───── DATA LINES
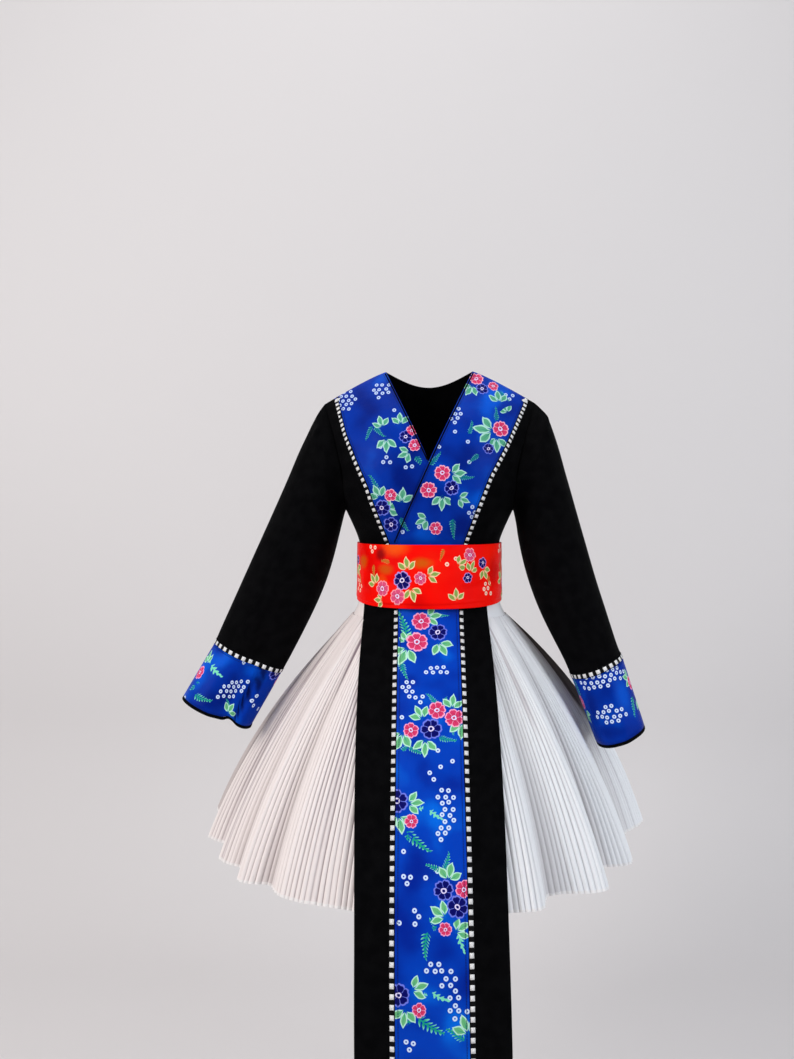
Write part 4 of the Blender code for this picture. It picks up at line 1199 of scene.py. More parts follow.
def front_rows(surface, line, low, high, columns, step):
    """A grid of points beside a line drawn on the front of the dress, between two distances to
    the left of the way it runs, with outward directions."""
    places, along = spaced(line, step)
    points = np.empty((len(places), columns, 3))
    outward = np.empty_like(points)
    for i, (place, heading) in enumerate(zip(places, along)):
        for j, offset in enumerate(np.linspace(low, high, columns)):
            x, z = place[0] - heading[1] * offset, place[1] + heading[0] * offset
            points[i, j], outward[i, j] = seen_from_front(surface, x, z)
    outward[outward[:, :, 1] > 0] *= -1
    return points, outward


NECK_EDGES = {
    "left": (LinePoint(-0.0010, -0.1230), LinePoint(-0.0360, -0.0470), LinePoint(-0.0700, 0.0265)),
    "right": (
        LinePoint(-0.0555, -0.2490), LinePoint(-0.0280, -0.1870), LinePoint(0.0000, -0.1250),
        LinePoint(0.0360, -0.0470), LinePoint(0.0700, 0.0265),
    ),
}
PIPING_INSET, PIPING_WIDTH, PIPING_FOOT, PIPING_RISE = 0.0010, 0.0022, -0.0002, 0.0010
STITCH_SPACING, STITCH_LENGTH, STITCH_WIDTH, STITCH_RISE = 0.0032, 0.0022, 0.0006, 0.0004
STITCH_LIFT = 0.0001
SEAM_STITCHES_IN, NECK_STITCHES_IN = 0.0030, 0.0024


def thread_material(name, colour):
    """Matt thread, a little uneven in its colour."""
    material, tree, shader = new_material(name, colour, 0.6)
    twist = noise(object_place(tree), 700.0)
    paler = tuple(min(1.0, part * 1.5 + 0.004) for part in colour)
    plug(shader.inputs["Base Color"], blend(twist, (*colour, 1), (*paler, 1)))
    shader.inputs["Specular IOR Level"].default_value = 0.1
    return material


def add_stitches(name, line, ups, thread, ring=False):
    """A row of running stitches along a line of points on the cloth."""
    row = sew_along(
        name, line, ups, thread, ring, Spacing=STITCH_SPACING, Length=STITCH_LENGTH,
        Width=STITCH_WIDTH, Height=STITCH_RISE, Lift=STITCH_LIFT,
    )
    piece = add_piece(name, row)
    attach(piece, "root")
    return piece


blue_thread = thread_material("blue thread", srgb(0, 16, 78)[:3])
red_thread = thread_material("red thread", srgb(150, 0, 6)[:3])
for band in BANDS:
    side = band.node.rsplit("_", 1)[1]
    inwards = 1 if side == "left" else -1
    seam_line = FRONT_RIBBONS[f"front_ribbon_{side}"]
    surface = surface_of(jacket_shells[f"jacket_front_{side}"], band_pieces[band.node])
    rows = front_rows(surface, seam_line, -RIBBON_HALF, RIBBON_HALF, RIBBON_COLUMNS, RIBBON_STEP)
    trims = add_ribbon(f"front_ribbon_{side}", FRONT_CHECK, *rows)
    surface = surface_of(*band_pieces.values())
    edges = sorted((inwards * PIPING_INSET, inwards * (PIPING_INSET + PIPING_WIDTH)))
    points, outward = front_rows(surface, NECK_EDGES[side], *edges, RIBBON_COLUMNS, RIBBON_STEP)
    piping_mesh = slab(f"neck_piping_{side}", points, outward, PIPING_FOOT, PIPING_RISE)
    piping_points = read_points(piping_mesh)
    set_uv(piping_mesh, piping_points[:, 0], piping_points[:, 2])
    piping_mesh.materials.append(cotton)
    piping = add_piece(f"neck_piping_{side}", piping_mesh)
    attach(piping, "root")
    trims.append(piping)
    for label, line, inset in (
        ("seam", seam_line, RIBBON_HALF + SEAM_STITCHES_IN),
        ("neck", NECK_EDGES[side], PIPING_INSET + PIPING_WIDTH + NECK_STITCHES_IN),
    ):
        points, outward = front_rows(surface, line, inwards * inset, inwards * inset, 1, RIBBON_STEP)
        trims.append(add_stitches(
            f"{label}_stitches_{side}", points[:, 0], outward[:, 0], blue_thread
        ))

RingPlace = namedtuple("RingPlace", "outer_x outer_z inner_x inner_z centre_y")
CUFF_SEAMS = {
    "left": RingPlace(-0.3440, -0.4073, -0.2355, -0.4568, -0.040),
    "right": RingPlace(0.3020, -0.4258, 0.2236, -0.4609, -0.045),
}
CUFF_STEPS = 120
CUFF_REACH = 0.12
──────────
▶ **DIRECTIONS**
From the preceding material, extract every line exactly.

▶ **WORKED ANSWER**
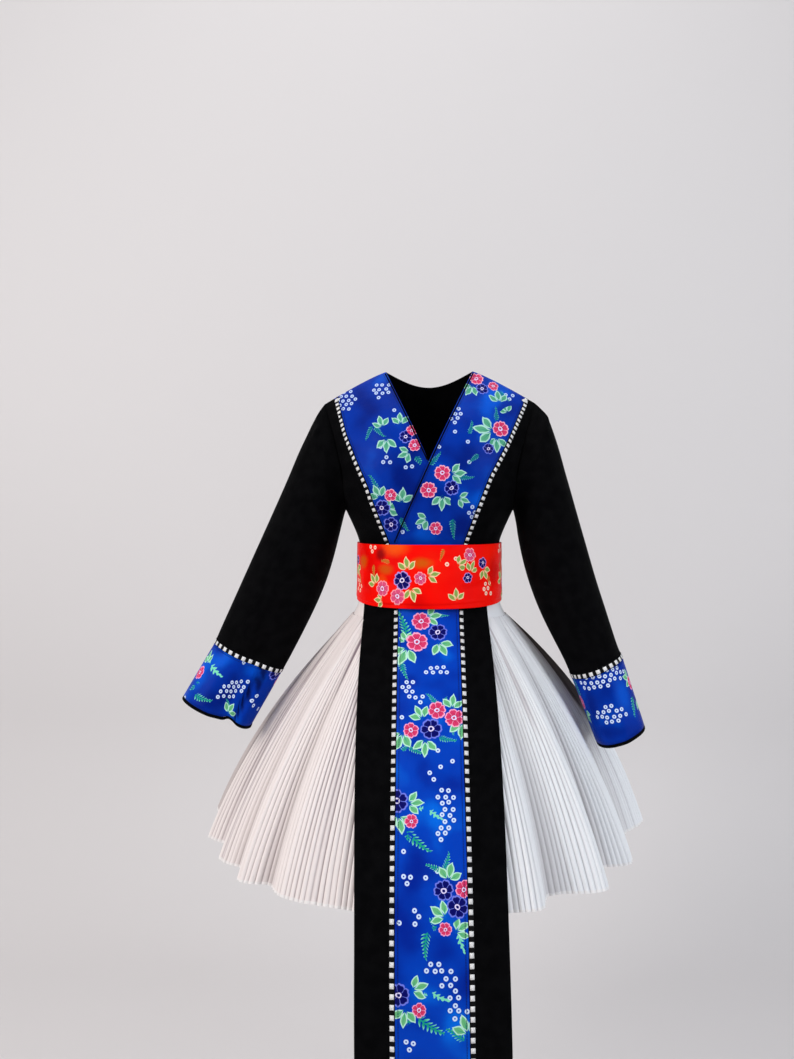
Write part 4 of the Blender code for this picture. It picks up at line 1199 of scene.py. More parts follow.
def front_rows(surface, line, low, high, columns, step):
    """A grid of points beside a line drawn on the front of the dress, between two distances to
    the left of the way it runs, with outward directions."""
    places, along = spaced(line, step)
    points = np.empty((len(places), columns, 3))
    outward = np.empty_like(points)
    for i, (place, heading) in enumerate(zip(places, along)):
        for j, offset in enumerate(np.linspace(low, high, columns)):
            x, z = place[0] - heading[1] * offset, place[1] + heading[0] * offset
            points[i, j], outward[i, j] = seen_from_front(surface, x, z)
    outward[outward[:, :, 1] > 0] *= -1
    return points, outward


NECK_EDGES = {
    "left": (LinePoint(-0.0010, -0.1230), LinePoint(-0.0360, -0.0470), LinePoint(-0.0700, 0.0265)),
    "right": (
        LinePoint(-0.0555, -0.2490), LinePoint(-0.0280, -0.1870), LinePoint(0.0000, -0.1250),
        LinePoint(0.0360, -0.0470), LinePoint(0.0700, 0.0265),
    ),
}
PIPING_INSET, PIPING_WIDTH, PIPING_FOOT, PIPING_RISE = 0.0010, 0.0022, -0.0002, 0.0010
STITCH_SPACING, STITCH_LENGTH, STITCH_WIDTH, STITCH_RISE = 0.0032, 0.0022, 0.0006, 0.0004
STITCH_LIFT = 0.0001
SEAM_STITCHES_IN, NECK_STITCHES_IN = 0.0030, 0.0024


def thread_material(name, colour):
    """Matt thread, a little uneven in its colour."""
    material, tree, shader = new_material(name, colour, 0.6)
    twist = noise(object_place(tree), 700.0)
    paler = tuple(min(1.0, part * 1.5 + 0.004) for part in colour)
    plug(shader.inputs["Base Color"], blend(twist, (*colour, 1), (*paler, 1)))
    shader.inputs["Specular IOR Level"].default_value = 0.1
    return material


def add_stitches(name, line, ups, thread, ring=False):
    """A row of running stitches along a line of points on the cloth."""
    row = sew_along(
        name, line, ups, thread, ring, Spacing=STITCH_SPACING, Length=STITCH_LENGTH,
        Width=STITCH_WIDTH, Height=STITCH_RISE, Lift=STITCH_LIFT,
    )
    piece = add_piece(name, row)
    attach(piece, "root")
    return piece


blue_thread = thread_material("blue thread", srgb(0, 16, 78)[:3])
red_thread = thread_material("red thread", srgb(150, 0, 6)[:3])
for band in BANDS:
    side = band.node.rsplit("_", 1)[1]
    inwards = 1 if side == "left" else -1
    seam_line = FRONT_RIBBONS[f"front_ribbon_{side}"]
    surface = surface_of(jacket_shells[f"jacket_front_{side}"], band_pieces[band.node])
    rows = front_rows(surface, seam_line, -RIBBON_HALF, RIBBON_HALF, RIBBON_COLUMNS, RIBBON_STEP)
    trims = add_ribbon(f"front_ribbon_{side}", FRONT_CHECK, *rows)
    surface = surface_of(*band_pieces.values())
    edges = sorted((inwards * PIPING_INSET, inwards * (PIPING_INSET + PIPING_WIDTH)))
    points, outward = front_rows(surface, NECK_EDGES[side], *edges, RIBBON_COLUMNS, RIBBON_STEP)
    piping_mesh = slab(f"neck_piping_{side}", points, outward, PIPING_FOOT, PIPING_RISE)
    piping_points = read_points(piping_mesh)
    set_uv(piping_mesh, piping_points[:, 0], piping_points[:, 2])
    piping_mesh.materials.append(cotton)
    piping = add_piece(f"neck_piping_{side}", piping_mesh)
    attach(piping, "root")
    trims.append(piping)
    for label, line, inset in (
        ("seam", seam_line, RIBBON_HALF + SEAM_STITCHES_IN),
        ("neck", NECK_EDGES[side], PIPING_INSET + PIPING_WIDTH + NECK_STITCHES_IN),
    ):
        points, outward = front_rows(surface, line, inwards * inset, inwards * inset, 1, RIBBON_STEP)
        trims.append(add_stitches(
            f"{label}_stitches_{side}", points[:, 0], outward[:, 0], blue_thread
        ))

RingPlace = namedtuple("RingPlace", "outer_x outer_z inner_x inner_z centre_y")
CUFF_SEAMS = {
    "left": RingPlace(-0.3440, -0.4073, -0.2355, -0.4568, -0.040),
    "right": RingPlace(0.3020, -0.4258, 0.2236, -0.4609, -0.045),
}
CUFF_STEPS = 120
CUFF_REACH = 0.12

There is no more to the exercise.